Infeksi babesiosis dapat terjadi dengan tanpa gejala, atau menimbulkan gejala
ringan sampai berat, tergantung derajat infeksi, patogenitas agen serta
kerentanan dari inang. Anak anjing cenderung lebih sensitif terkena babesiosis
dibandingkan anjing dewasa. Gejala akut yang sering diperlihat pada infeksi
babesia ialah adanya demam, ataksia, anoreksia, kelemahan, kelesuan, kadang-kadang
juga terdapat tanda-tanda saraf sebagai akibat dari penyerapan eritrosit yang
terinfeksi di kapiler otak. Pada kasus kronis kadang terjadi kondisi Anemia dan haemoglobinuria. Dilaporkan bahwa
kejadian babesia umumnya berlangsung subklinis. Penyakit ini dapat menyebabkan
terjadinya anemia hemolitik, trombositopenia, dan splenomegali.
Tanda lainya yang dapat menunjukkan adanya infeksi babesia adalah pucat gusi dan lidah, urin berwarna merah atau
oranye, penyakit kuning (semburat kuning pada kulit, gusi, putih mata, dll), pembesaran
kelenjar getah bening, dan pembesaran limpa (Boozer
& Macintire 2005).
Pada infeksi yang berat babesia dapat menyebabkan
adanya anemia hemolitik yang berat. Selain itu,
pada infeksi yang kronis anjing biasanya memperlihatkan
anemia dan demam dengan hiperplasia limfoid dan limfositosis. Anjing yang
terinfeksi babesiosis dapat menghasilkan kekebalan yang
bertahan seumur hidup terhadap penyakit ini (OIE 2010)

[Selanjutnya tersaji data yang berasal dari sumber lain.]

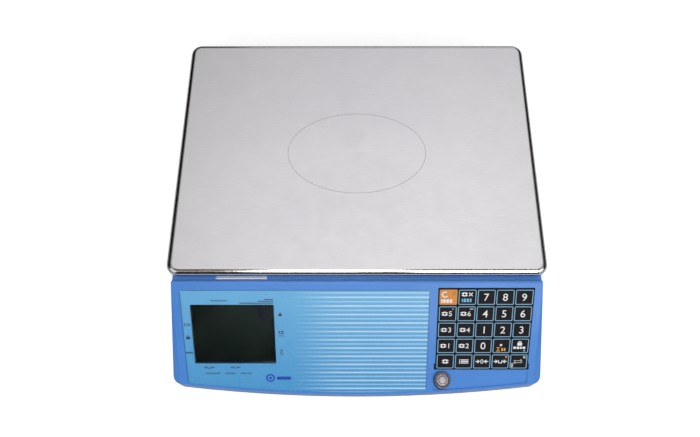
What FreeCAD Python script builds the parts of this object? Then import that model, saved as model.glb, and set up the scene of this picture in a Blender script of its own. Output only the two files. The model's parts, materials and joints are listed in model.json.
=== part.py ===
import FreeCAD, Part
import math
import os
import re

import Sketcher

Vector = FreeCAD.Vector

# Driving dimensions, in millimetres and degrees. The row frame has +X to the user's right,
# +Y away from the user and +Z up, with its origin under the middle of the casing.
SIZES = {
    # casing
    "casing_width": 354.4,
    "casing_depth": 347.5,
    "total_height": 108.0,
    "base_bottom": 10.0,
    "base_top": 22.0,
    "rim_height": 98.0,
    "deck_height": 94.0,
    "crest_height": 102.0,
    "crest_y": -81.3,
    "crest_width": 2.3,
    "panel_angle": 36.56,
    "side_draft": 7.25,
    "rear_draft": 4.1,
    "front_draft": 2.5,
    "front_bow": 1554.0,
    "front_corner": 8.0,
    "wall": 2.5,
    "floor_wall": 2.5,
    "lip_gap": 0.2,
    "lip_wall": 1.2,
    "lip_height": 3.0,
    "face_half_width": 165.6,
    "facet_tilt": 25.0,
    "ledge_depth": 11.0,
    "deck_margin": 4.9,
    "deck_corner": 6.0,
    "edge_round": 1.1,
    # panel pockets, measured across the panel and down the slope from the crest
    "overlay_left": -158.9,
    "overlay_right": 65.5,
    "overlay_top": 6.7,
    "pocket_bottom": 111.6,
    "pocket_depth": 0.6,
    "pocket_corner": 3.0,
    "overlay_sheet": 0.5,
    "overlay_gap": 0.15,
    "level_pocket_left": 71.4,
    "level_pocket_right": 159.8,
    "level_pocket_top": 88.3,
    "level_pocket_depth": 0.9,
    # front display
    "window_x": -112.75,
    "window_down": 50.9,
    "window_width": 75.6,
    "window_length": 59.8,
    "window_sheet": 1.6,
    "lcd_width": 86.0,
    "lcd_length": 70.0,
    "lcd_sheet": 2.4,
    "board_sheet": 1.6,
    "lcd_board_margin": 4.0,
    # keypad
    "keypad_x": 115.9,
    "keypad_down": 45.75,
    "keypad_width": 86.0,
    "keypad_length": 82.3,
    "keypad_foot_width": 88.2,
    "keypad_foot_length": 6.0,
    "keypad_sheet": 1.0,
    "keypad_proud": 0.4,
    "key_pitch_x": 17.0,
    "key_pitch_y": 16.2,
    "key_width": 15.9,
    "key_length": 14.7,
    "key_corner": 1.3,
    "key_proud": 0.7,
    "key_depth": 1.2,
    "key_gap": 0.2,
    "dome_radius": 3.0,
    "dome_height": 0.5,
    # bubble level
    "level_x": 79.6,
    "level_down": 98.7,
    "level_radius": 7.5,
    "level_top": 49.6,
    "level_height": 14.0,
    "level_gap": 0.2,
    # pan
    "pan_width": 341.4,
    "pan_depth": 244.6,
    "pan_y": 47.4,
    "pan_height": 7.5,
    "pan_sheet": 0.8,
    "pan_corner": 11.0,
    "pan_bend": 6.0,
    # load path
    "post_x": 115.0,
    "post_y": 80.0,
    "post_radius": 7.0,
    "pad_height": 4.0,
    "collar_bore": 12.0,
    "collar_wall": 2.5,
    "collar_height": 4.5,
    "bracket_height": 7.0,
    "cell_length": 130.0,
    "cell_width": 30.0,
    "cell_height": 22.0,
    "cell_end": 30.0,
    "cell_bore": 7.0,
    "cell_slot": 3.0,
    "cell_bolt_pitch": 15.0,
    "cell_thread": 14.0,
    "cell_bolt_grip": 10.0,
    "socket_radius": 2.4,
    "socket_depth": 2.0,
    "bolt_radius": 2.9,
    "bolt_bore": 3.1,
    "bolt_head_radius": 5.0,
    "bolt_head": 4.0,
    "frame_boss": 4.0,
    "frame_plate": 8.0,
    "frame_plate_width": 60.0,
    "post_flare": 4.0,
    "post_step": 6.0,
    "arm_width": 16.0,
    "stop_fraction": 0.55,
    "stop_gap": 0.6,
    "stop_post_radius": 5.0,
    "stop_screw_radius": 2.5,
    "stop_screw_length": 10.0,
    # feet
    "foot_x": 148.0,
    "foot_front_y": -135.0,
    "foot_rear_y": 146.0,
    "foot_pad_radius": 15.0,
    "foot_pad_height": 5.5,
    "foot_disc_radius": 11.0,
    "foot_disc_height": 3.0,
    "stud_radius": 3.9,
    "stud_bore": 4.0,
    "stud_length": 16.0,
    "stud_recess": 3.0,
    # casing screws
    "screw_radius": 1.7,
    "screw_bore": 2.0,
    "screw_pilot": 1.75,
    "screw_head_radius": 3.2,
    "screw_head": 2.4,
    "screw_length": 18.0,
    "screw_boss": 6.0,
    "screw_sink": 3.0,
    "drive_radius": 1.4,
    "foot_boss_wall": 5.0,
    # rear display
    "rear_window_x": 0.0,
    "rear_window_z": 63.0,
    "rear_window_width": 90.0,
    "rear_window_height": 42.0,
    # power
    "switch_y": 105.0,
    "switch_z": 56.0,
    "switch_width": 19.0,
    "switch_height": 13.0,
    "switch_depth": 14.0,
    "switch_rim": 1.5,
    "switch_flange": 1.0,
    "switch_wall": 1.2,
    "switch_well": 9.0,
    "rocker_margin": 2.5,
    "rocker_edge": 1.8,
    "rocker_belly": 4.5,
    "rocker_side_gap": 3.2,
    "pin_end_gap": 1.2,
    "pin_radius": 1.2,
    "pin_depth": 1.5,
    "inlet_x": -112.0,
    "inlet_z": 52.0,
    "inlet_width": 27.0,
    "inlet_height": 20.0,
    "inlet_depth": 20.0,
    "inlet_rim": 1.6,
    "inlet_mouth_width": 24.0,
    "inlet_mouth_height": 16.4,
    "inlet_mouth_depth": 15.5,
    "inlet_flange": 2.0,
    "inlet_cant": 4.5,
    "blade_spread": 7.0,
    "blade_drop": 2.0,
    "blade_half_width": 1.0,
    "blade_half_height": 2.0,
    "blade_short": 4.0,
    # battery
    "battery_x": 72.0,
    "battery_y": -106.0,
    "battery_width": 97.0,
    "battery_depth": 66.0,
    "battery_height": 33.0,
    "door_width": 96.0,
    "door_depth": 66.0,
    "door_sheet": 2.0,
    "door_gap": 0.3,
    "door_travel": 15.0,
    "door_opening_margin": 5.0,
    "rail_wall": 2.0,
    "rail_lip": 1.5,
    "rail_grip": 3.0,
    "grip_half_width": 14.0,
    "grip_setback": 6.0,
    "grip_length": 4.0,
    # circuit boards
    "standoff_height": 5.0,
    "standoff_radius": 3.0,
    "standoff_inset": 6.0,
    "board_left": -125.0,
    "board_right": 8.0,
    "board_front": -150.0,
    "board_rear": -84.0,
    "supply_left": -138.0,
    "supply_right": -68.0,
    "supply_front": 96.0,
    "supply_rear": 142.0,
}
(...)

Infeksi babesia biasanya terjadi dari
vektor caplak (Rhipicephalus sanguineus). Siklus hidup, tropozoit yang ikut masuk pada saat caplak menghisap darah akan
memasuki eritrosit, selanjutkan akan mengalami proses
Merogoni (pembentukan Merozoit)
dengan pembelahan ganda (biner),
penguncupan (endodyogeni), endopolygeny dan atau perbanyakan berlipat ganda (skizogoni) di dalam endotel pembuluh
darah organ sehingga dihasilkan Merozoit.
Sebagai akibat terjadi perbanyakan Merozoit mengakibatkan sel endotel pecah dan
merozoit akan memasuki sel endotel baru. Pada saat caplak menghisap darah, merozoit ikut terhisap, didalam tubuh
caplak ada kemungkinan terjadi perkembangan kembali. Fase merozoit ini dapat bertahan pada tubuh caplak
dalam waktu yang lama, selain ini fase merozit juga dapat di tranmisikan
melalui transovarial dan transstadial (Boozer & Macintire 2005).
Diagnosa hewan
yang terkena babesiosis dapat dilakukan dengan pengamatan
tanda-tanda klinis berupa haemoglobinuria dan anemia. Diagnosa kemudian dapat
dikonfirmasi dengan pengamatan babesia
pada preparat ulas darah yang diwarnai dengan pewarna giemsa kemudian diamati
dibawah mikroskop dengan pembesaarn 100x. Hasil positif ditunjukkan oleh adanya
babesia dalam sel darah merah.
Selain
itu, diagnosa laboratorium lainya yang dapat digunakan untuk mengkonfirmasi
adanya infeksi babesia ialah melalui
pemeriksaan Elisa, PCR atau menggunakan FAT.
Penggunaan PCR dalam diagnosis babesia sangat
meningkatkan sensitivitas deteksi parasit, namun cara ini masih terbatas pada
laboratorium tertentu (OIE 2010).
Daftar Pustaka
Adam KMG, Paul
J, Zaman V. 1971. Medical and Veterinary
protozoology. London: Churchill livingstone.
Atmojo SD. 2010.
Identifikasi Protozoa Parasit Darah pada
Anjing (Canis sp.) Ras Impor di
Balai Besar Karantina Pertanian Soekarno Hatta.[Skripsi]. Program Sarjana
Kedokteran Hewan Institut Pertanian Bogor.
Boozer
L, Macintire D. 2005. Babesia gibsoni: An Emerging Pathogen in Dogs. Compend Contin Educ Pract Vet 27(1):33-41.